Problem requirements
In the records that follow, the lines from the one containing "side, forebody), pale)" to the one containing "points = [vertex.co", inclusive, are to be given again exactly.

Given records
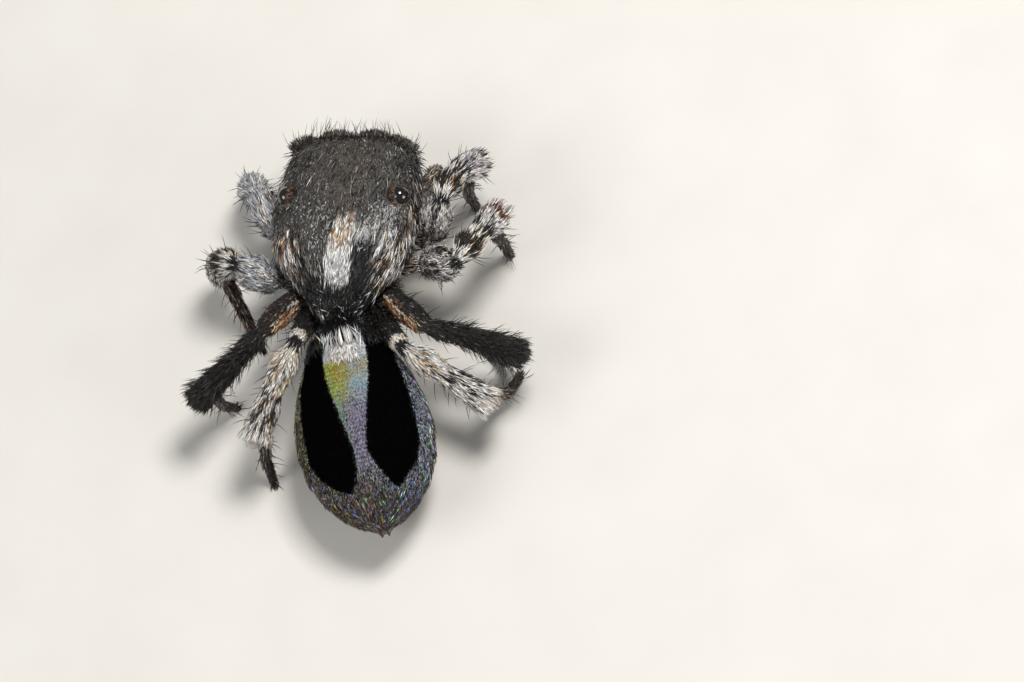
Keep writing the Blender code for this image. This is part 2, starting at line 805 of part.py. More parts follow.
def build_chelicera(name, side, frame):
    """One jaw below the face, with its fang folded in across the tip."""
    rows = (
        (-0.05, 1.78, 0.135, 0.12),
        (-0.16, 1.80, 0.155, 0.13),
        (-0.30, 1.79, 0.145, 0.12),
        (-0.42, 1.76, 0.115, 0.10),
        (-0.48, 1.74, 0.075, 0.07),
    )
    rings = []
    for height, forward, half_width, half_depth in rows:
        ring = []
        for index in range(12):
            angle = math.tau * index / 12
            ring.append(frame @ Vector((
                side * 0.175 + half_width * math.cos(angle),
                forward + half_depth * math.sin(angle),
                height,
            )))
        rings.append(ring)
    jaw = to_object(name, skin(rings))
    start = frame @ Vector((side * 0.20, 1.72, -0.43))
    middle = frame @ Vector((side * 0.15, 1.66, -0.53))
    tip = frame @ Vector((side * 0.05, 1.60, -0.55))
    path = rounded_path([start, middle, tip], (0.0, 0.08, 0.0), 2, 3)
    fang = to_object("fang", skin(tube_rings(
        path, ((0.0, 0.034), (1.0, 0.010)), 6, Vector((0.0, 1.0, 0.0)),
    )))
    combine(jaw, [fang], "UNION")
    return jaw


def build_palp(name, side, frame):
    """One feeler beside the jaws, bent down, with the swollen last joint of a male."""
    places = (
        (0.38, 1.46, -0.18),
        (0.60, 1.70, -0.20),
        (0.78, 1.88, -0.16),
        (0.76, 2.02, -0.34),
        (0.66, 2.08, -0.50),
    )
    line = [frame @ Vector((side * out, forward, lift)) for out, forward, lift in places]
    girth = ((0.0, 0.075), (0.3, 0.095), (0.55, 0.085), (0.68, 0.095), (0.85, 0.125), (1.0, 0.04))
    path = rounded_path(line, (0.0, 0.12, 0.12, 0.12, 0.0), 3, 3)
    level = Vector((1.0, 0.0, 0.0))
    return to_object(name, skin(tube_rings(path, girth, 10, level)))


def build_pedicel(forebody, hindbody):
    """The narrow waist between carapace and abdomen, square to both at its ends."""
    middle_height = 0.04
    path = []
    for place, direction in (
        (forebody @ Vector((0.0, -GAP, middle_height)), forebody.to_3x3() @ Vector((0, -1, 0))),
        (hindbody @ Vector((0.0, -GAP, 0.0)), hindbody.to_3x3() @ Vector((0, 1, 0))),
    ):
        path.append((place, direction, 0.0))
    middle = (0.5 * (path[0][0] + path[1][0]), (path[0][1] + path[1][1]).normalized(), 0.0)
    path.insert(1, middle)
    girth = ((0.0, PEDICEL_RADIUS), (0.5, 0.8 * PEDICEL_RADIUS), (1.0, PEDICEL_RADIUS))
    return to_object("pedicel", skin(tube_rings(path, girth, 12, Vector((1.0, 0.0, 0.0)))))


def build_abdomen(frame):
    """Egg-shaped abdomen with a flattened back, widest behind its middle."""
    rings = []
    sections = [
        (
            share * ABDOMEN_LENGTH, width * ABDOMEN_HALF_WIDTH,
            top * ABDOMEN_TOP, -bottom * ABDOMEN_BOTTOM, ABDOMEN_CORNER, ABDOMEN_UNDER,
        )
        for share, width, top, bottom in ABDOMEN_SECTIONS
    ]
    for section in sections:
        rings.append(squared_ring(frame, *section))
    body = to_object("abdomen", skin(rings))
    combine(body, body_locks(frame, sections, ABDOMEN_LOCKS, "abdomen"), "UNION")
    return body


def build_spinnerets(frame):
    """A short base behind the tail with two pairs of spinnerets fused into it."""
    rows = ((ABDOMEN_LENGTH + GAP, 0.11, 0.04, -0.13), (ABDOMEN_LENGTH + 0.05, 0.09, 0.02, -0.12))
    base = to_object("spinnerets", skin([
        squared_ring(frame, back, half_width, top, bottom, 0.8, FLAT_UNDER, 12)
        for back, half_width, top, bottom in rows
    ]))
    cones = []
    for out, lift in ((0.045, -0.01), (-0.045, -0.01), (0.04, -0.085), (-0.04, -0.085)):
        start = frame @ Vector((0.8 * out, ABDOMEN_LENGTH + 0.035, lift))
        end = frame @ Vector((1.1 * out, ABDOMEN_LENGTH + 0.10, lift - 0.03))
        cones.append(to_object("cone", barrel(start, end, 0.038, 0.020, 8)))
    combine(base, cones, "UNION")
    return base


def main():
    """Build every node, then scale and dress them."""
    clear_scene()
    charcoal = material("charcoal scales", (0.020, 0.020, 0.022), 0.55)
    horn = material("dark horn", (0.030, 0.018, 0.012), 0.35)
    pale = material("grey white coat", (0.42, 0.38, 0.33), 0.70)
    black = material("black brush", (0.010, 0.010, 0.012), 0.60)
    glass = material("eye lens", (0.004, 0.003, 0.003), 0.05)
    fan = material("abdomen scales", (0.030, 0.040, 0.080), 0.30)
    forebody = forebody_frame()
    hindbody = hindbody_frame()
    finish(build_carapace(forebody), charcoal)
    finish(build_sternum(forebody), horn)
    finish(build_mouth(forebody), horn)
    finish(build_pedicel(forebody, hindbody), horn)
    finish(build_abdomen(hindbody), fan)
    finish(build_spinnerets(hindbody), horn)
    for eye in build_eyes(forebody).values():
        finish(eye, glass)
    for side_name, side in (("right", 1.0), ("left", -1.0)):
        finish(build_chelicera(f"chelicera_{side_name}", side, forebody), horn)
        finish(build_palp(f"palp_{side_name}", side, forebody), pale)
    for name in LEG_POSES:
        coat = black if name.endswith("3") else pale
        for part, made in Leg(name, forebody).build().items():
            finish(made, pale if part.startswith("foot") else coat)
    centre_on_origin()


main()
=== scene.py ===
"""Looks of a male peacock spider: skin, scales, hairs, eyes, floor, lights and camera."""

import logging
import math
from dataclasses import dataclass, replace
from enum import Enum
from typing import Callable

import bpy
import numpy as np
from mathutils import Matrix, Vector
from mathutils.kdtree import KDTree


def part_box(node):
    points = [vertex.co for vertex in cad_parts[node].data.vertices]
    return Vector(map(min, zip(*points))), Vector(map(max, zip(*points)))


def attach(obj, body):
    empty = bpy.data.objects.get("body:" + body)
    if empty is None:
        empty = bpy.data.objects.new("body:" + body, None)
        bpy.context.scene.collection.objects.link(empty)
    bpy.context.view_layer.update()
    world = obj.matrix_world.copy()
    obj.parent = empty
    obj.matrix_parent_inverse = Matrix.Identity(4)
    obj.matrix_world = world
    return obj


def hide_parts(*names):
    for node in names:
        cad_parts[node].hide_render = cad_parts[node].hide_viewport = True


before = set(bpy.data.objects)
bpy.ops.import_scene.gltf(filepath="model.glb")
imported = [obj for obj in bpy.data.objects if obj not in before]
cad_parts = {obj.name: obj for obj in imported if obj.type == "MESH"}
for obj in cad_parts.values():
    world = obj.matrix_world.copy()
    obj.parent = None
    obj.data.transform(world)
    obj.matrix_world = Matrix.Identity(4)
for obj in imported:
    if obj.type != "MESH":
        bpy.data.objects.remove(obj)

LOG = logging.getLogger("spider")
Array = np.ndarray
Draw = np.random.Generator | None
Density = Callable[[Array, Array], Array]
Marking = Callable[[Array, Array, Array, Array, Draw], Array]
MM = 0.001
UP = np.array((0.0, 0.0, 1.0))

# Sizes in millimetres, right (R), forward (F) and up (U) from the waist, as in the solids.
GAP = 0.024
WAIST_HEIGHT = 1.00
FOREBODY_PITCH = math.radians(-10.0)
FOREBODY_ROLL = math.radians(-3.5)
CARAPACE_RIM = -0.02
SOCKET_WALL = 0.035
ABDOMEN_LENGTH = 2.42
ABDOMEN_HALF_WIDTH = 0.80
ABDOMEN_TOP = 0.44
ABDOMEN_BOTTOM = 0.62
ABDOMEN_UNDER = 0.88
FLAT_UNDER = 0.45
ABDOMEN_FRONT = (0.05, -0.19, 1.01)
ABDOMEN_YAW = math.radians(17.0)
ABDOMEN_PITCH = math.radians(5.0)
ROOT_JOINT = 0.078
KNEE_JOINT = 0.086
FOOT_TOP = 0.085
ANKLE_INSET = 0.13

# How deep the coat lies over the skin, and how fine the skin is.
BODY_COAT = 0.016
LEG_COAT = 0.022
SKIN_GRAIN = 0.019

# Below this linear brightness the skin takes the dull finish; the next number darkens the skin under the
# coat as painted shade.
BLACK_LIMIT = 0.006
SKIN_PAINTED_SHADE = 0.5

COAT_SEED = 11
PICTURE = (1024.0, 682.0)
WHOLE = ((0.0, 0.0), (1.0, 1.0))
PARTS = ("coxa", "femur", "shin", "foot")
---
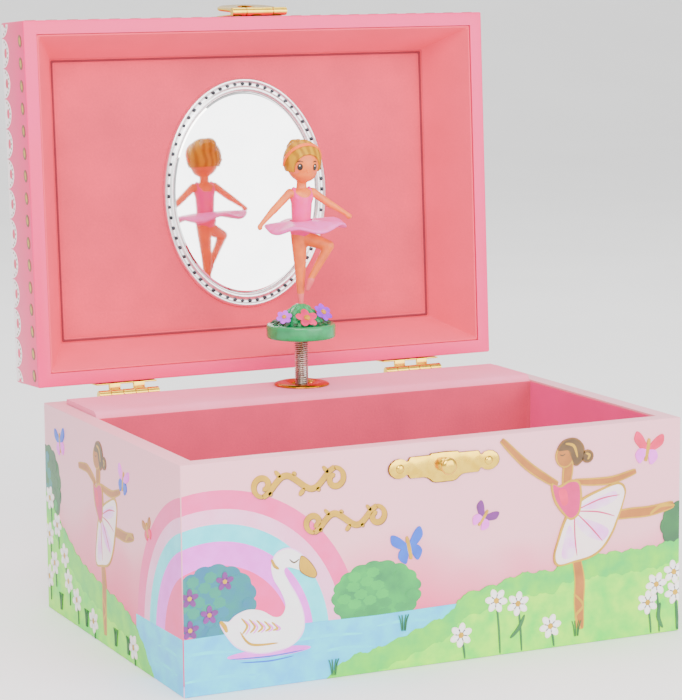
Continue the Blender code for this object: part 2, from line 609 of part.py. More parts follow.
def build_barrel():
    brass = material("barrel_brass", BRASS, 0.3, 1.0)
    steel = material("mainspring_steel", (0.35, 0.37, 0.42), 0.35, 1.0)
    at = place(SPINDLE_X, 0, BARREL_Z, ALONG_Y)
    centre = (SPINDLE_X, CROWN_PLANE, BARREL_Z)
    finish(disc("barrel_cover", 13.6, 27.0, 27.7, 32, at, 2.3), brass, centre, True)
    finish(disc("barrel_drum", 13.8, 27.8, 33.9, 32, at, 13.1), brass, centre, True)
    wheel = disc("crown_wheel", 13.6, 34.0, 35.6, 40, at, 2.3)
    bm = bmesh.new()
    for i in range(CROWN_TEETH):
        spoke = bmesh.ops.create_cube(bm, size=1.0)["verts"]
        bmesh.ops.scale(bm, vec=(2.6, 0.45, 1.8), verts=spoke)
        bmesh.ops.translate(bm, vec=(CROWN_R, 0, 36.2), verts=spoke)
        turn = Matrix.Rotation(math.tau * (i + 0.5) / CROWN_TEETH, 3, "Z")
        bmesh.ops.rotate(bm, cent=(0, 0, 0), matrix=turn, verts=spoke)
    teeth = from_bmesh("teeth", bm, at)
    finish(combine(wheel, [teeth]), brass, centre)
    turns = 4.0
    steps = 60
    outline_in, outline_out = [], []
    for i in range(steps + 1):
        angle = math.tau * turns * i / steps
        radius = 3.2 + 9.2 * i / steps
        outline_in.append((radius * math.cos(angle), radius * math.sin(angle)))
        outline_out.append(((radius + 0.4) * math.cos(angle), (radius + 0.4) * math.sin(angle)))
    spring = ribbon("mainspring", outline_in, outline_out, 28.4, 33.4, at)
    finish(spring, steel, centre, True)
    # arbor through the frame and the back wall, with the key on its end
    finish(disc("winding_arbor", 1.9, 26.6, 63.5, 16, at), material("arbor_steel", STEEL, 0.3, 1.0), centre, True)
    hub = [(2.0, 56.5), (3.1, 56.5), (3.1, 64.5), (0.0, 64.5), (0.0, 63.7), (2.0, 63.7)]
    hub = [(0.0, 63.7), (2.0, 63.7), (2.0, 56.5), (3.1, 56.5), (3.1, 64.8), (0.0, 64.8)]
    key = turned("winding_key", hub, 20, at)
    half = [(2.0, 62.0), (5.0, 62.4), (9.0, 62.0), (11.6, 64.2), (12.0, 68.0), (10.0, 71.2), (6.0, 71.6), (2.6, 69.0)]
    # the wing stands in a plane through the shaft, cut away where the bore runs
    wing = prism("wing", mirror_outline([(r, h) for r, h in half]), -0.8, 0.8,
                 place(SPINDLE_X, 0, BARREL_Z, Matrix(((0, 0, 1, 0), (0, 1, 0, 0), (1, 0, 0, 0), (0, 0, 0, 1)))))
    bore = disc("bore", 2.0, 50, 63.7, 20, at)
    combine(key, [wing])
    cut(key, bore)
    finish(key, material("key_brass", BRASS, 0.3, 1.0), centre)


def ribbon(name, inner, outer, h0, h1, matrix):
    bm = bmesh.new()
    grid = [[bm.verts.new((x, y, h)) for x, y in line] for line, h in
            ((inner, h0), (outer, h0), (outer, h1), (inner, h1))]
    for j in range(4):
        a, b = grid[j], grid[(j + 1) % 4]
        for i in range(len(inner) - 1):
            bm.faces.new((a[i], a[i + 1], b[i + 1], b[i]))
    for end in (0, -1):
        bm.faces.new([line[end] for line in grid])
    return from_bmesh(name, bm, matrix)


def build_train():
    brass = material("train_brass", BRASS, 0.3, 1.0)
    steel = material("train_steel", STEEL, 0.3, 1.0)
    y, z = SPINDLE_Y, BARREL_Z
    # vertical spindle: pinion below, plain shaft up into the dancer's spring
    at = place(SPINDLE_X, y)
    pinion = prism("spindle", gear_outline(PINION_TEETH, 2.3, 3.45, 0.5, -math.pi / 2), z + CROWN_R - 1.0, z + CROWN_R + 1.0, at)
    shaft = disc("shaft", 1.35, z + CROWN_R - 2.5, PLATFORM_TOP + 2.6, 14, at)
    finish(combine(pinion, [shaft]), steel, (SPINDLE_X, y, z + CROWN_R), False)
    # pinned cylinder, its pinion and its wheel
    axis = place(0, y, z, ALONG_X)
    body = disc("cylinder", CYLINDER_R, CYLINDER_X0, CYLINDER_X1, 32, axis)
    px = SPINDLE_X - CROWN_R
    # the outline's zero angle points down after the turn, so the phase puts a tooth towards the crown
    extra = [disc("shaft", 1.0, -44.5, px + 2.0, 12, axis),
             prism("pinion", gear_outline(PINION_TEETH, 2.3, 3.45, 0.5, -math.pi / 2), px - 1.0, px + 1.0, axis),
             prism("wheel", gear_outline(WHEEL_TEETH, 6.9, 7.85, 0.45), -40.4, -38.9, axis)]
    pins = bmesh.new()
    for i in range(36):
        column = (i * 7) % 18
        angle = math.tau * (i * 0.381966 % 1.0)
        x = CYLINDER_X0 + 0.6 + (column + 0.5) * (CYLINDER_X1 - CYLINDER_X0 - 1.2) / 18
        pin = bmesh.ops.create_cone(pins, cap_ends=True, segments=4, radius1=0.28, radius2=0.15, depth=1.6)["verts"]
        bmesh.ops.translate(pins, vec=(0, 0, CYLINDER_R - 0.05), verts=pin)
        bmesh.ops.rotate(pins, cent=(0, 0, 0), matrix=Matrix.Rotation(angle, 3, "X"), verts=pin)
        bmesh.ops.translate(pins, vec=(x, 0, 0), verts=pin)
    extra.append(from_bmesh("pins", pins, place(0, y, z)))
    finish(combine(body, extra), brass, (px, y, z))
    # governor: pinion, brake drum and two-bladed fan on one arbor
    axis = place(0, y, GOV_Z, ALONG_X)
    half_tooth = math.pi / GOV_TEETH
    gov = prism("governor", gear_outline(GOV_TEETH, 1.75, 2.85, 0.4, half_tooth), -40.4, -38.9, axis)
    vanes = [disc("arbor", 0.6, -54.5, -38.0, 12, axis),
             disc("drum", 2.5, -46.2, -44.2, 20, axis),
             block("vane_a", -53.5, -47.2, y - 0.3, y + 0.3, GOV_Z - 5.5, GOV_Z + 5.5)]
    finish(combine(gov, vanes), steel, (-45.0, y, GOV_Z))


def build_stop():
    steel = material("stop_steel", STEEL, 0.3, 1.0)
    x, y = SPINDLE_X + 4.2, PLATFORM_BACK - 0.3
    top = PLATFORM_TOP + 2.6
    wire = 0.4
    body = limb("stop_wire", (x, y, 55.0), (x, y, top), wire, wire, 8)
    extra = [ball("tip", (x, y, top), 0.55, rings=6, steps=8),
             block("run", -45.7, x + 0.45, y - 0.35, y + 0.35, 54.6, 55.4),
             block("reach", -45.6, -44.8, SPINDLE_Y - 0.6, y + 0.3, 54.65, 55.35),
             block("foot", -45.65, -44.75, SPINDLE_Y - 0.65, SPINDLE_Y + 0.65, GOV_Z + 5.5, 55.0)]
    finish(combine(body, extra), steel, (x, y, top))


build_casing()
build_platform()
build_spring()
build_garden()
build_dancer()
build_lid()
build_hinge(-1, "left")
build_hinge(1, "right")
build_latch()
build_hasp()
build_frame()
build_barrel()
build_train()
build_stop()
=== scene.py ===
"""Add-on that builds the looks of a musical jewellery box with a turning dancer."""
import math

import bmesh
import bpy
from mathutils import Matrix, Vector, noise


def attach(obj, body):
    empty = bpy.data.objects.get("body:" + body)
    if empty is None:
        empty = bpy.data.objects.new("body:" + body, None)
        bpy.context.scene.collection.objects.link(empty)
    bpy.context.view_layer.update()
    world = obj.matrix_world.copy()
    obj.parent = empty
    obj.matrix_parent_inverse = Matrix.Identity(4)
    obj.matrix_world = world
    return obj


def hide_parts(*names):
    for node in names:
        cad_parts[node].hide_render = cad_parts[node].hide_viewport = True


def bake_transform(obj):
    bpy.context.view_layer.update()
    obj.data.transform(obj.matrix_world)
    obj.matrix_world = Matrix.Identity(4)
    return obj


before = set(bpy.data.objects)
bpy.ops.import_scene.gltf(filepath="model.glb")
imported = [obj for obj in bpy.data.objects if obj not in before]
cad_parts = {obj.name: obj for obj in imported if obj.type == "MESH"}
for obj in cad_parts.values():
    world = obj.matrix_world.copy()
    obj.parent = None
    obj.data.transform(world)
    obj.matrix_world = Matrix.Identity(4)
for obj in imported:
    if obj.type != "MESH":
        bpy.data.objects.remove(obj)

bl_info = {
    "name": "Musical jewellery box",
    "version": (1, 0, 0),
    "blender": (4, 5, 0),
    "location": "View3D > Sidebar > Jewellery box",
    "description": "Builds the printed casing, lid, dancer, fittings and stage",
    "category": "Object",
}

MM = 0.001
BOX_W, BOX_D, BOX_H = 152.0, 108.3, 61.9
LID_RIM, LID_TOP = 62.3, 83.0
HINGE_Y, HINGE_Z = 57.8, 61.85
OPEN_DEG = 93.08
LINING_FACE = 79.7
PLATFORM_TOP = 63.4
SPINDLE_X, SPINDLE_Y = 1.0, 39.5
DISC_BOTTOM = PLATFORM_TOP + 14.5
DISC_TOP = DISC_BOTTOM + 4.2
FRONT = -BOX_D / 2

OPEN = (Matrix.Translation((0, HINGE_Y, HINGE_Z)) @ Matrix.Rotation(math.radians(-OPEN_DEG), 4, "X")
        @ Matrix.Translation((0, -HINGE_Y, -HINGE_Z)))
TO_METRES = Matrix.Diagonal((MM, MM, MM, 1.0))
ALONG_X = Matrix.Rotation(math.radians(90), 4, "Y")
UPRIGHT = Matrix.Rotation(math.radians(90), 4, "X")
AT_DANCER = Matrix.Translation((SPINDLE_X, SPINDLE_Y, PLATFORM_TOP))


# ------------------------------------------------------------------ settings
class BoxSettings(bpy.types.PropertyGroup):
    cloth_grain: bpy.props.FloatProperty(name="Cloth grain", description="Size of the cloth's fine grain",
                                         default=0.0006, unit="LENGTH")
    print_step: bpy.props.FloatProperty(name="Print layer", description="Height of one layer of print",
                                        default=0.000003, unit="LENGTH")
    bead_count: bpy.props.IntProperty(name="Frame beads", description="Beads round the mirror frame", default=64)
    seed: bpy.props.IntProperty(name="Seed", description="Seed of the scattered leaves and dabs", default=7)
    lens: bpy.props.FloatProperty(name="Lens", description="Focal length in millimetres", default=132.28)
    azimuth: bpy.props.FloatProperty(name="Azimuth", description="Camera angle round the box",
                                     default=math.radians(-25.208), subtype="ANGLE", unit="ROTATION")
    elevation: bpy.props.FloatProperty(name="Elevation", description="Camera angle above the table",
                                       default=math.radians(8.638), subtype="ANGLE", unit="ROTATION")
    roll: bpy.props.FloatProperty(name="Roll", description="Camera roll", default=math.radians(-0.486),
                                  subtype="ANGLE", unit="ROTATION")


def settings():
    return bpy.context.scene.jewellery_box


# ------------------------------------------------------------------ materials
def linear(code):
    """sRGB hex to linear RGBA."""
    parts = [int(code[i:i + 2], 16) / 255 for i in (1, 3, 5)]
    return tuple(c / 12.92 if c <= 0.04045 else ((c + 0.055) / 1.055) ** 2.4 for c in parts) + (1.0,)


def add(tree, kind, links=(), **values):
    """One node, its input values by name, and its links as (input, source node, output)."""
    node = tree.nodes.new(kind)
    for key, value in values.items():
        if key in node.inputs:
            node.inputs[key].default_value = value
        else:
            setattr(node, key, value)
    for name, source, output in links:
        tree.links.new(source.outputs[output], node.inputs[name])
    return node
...
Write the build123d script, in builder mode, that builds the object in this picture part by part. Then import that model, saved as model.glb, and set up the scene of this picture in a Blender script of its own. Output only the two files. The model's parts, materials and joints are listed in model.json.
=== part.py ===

Exercise answer
        finish(build_palp(f"palp_{side_name}", side, forebody), pale)
    for name in LEG_POSES:
        coat = black if name.endswith("3") else pale
        for part, made in Leg(name, forebody).build().items():
            finish(made, pale if part.startswith("foot") else coat)
    centre_on_origin()


main()
=== scene.py ===
"""Looks of a male peacock spider: skin, scales, hairs, eyes, floor, lights and camera."""

import logging
import math
from dataclasses import dataclass, replace
from enum import Enum
from typing import Callable

import bpy
import numpy as np
from mathutils import Matrix, Vector
from mathutils.kdtree import KDTree


def part_box(node):
    points = [vertex.co for vertex in cad_parts[node].data.vertices]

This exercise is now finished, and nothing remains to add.